My Pre-Book Strategy
- Technical Blogging: Turn chapters into standalone posts
- Conference Talks: Test book concepts on live audiences
- Open Source: Create tools readers will use alongside your book
For my API design book, I:
- Published the “Top 5 REST Mistakes” on Dev.to
- Spoke at API World Conference
- Maintained an open-source API validator referenced in the text
Navigating the Publishing World
Each publisher operates differently. Here’s what they won’t tell you upfront.
Inside O’Reilly’s Machine
- They buy ideas, not completed manuscripts
- Corporate training departments drive big sales
- Expect multiple rounds of positioning discussions
Manning’s Secret Weapon
- Early access sales fund your writing time
- Reader comments improve content pre-print
- Perfect for books needing real-world validation
Why Apress Wins in Academia
- Fastest route into university syllabi
- Focuses on established tech over bleeding edge
- Gives authors more control
Tools That Saved Me 200+ Hours
These made writing technical books actually sustainable.
Non-Negotiable Resources
- Review Team: 3-5 experts who’ll tear your drafts apart
- Style Bible: Combined publisher + team guidelines
- Diagram Automation: Mermaid.js for updateable visuals
%% Book Journey Diagram
flowchart LR
A[Book Idea] --> B(Proposal)
B --> C{Publisher Match}
C -->|O'Reilly| D[Position as Trend Leader]

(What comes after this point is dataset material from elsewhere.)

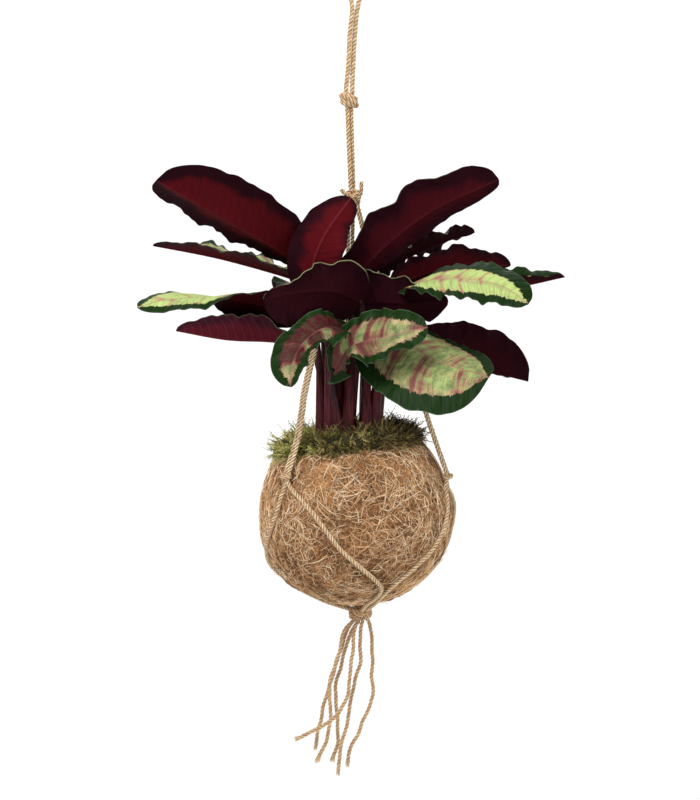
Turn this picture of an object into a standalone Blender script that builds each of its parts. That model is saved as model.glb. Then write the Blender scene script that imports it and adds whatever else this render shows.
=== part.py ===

C -->|Manning| E[Build With Reader Feedback]
C -->|Apress| F[Target Academia]
Your Book Is Waiting to Be Written
That first O’Reilly contract changed everything for me. Technical books open doors nothing else can. Remember:
- Proposals prove market need, not just content quality
- Writing requires engineering discipline
- Your audience needs building before launch day
Whether you’re drawn to O’Reilly’s influence, Manning’s community approach, or Apress’ academic reach – your expertise deserves this amplification. What problem will your book solve?